Tuesday, April 2, 2024

Arsenic & Old Lace (a Review)...

The free-kriegsspiel revolution (or FKR; sometimes free-kriegsspiel roleplay) has been getting a lot of attention lately, which seems inevitable given renewed interest in the pastime's wargaming origins. But this style is far more than the minimalism it's known for. Instead, imagine that complexity is transferred from the rules to the narrative. This is free kriegsspiel in its purest form, and one most aspiring products fall short of by necessity...

Enter Arsenic & Old Lace by Tainted Edge Games. This release doesn't shy away from narrativism, embracing its promise by way of an evocative (and overlooked) backdrop; namely, The Thirty Years War, noting that this isn't history as it was, but how it was believed to be, complete with its cunning men, wise women, and mercenaries hardened by the endless conflict plaguing the land. It's an adventurer's paradise.*

The book is laid out like a period handbill, with woodblock-styles artwork to heighten the game's atmosphere. Narrative is everything, which includes the visual; and after an explanation of the system's core premise, the reader is offered a list of suggested readings (and viewings) to further reinforce the primacy of narratives as the guiding light of this approach. From here the rules proper begin, in keeping with the FKR spirit...

Characters each choose a vocation, including the aforementioned cunning men (and wise women) and mercenaries, but also thieves, witch hunters, and woodsmen. Each is offered as a descriptive narrative. What can they do? Whatever their definition allows for. And how is success decided? By rolling against a target number set by the Storyteller (a variation of the GM), supplemented, for added flavor, by some mechanical flourishes...

Resolve is a combination hit points/spendable luck point provision You spend it staying alive and/or improving dice rolls. Destiny is granted at the onset of an adventure and otherwise accumulated whenever the character rolls a natural 20 (we love this). Spending a point of this turns a failure into a success, albeit at a price, adding additional nuance to the emerging storyline. What happens? Ask the narrative. Does it work? Roll the bones...

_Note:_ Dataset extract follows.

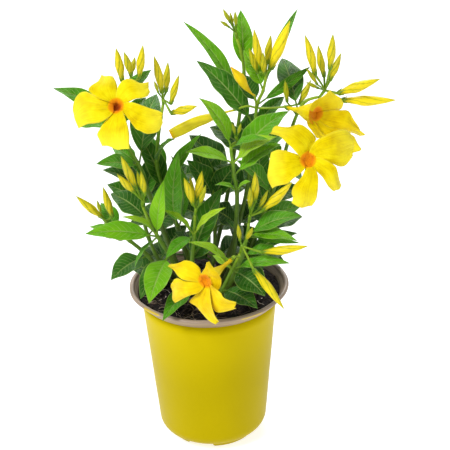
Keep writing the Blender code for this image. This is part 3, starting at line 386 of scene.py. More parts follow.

From here the rules veer into seven appendices, covering everything from random encounters to potential spells. Magical effects are negotiated with the Storyteller, but with narrative (and historical) guardrails to impose balance. There's a total of three charts, extraordinary even in rules-light fare, and no monster lists (most enemies are human anyway) because imagination, through the narrative, is enough to give them life.

Of course, all of this relies on the same high-trust dynamic characteristic of the OSR in general; but taken to a whole new level. Narratives are rules, and rules provide the atmosphere expected of a simulated reality. Rules serve at the pleasure of the narrative, which means the perfect FKR just might read like a good story. Arsenic & Old Lace exemplifies this style, making it an essential addition to any FKR collection...

*Yes, it has black-powder rules and would work nicely with Barons of Braunstein.

2 comments:

  1. I am loving the FRK ideals I have seen in games, but honestly I struggle with them. Which is odd, given my love of systems like P&P, WBFMAG, etc.